◆ Recorded information:
--- Begin ---
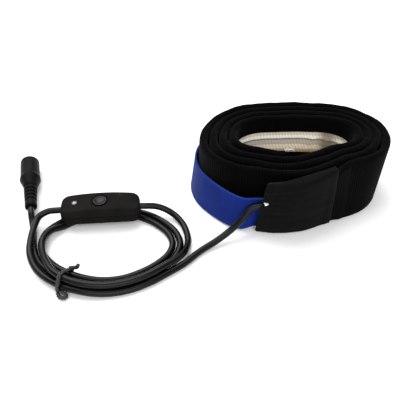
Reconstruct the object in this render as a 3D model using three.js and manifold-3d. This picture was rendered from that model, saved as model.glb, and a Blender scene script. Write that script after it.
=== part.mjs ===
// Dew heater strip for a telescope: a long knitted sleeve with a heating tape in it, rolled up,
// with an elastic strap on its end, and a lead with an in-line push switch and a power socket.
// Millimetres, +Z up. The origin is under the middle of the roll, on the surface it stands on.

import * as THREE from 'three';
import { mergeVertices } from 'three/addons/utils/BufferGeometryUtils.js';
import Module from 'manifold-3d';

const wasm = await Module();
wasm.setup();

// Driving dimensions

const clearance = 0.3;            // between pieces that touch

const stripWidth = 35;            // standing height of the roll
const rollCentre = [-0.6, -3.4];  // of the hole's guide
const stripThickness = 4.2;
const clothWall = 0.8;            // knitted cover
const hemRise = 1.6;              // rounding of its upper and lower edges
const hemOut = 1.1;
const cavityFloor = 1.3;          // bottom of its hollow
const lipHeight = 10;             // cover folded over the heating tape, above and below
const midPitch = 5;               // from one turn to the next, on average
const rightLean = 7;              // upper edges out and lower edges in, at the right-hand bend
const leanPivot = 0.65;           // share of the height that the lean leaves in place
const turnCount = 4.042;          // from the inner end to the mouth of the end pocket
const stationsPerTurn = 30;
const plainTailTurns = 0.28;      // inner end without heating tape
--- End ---
◆ What the task asks: Give back the listing exactly, please, from its first line to the line containing "it stands on.", inclusive, and nothing past that line.

◆ Problem solution:
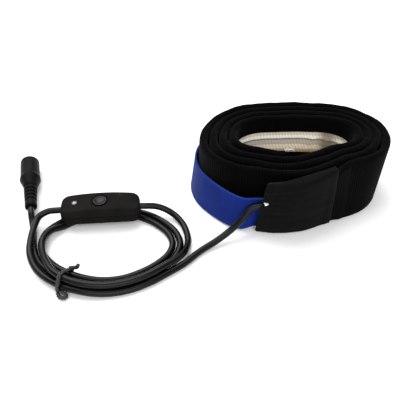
Reconstruct the object in this render as a 3D model using three.js and manifold-3d. This picture was rendered from that model, saved as model.glb, and a Blender scene script. Write that script after it.
=== part.mjs ===
// Dew heater strip for a telescope: a long knitted sleeve with a heating tape in it, rolled up,
// with an elastic strap on its end, and a lead with an in-line push switch and a power socket.
// Millimetres, +Z up. The origin is under the middle of the roll, on the surface it stands on.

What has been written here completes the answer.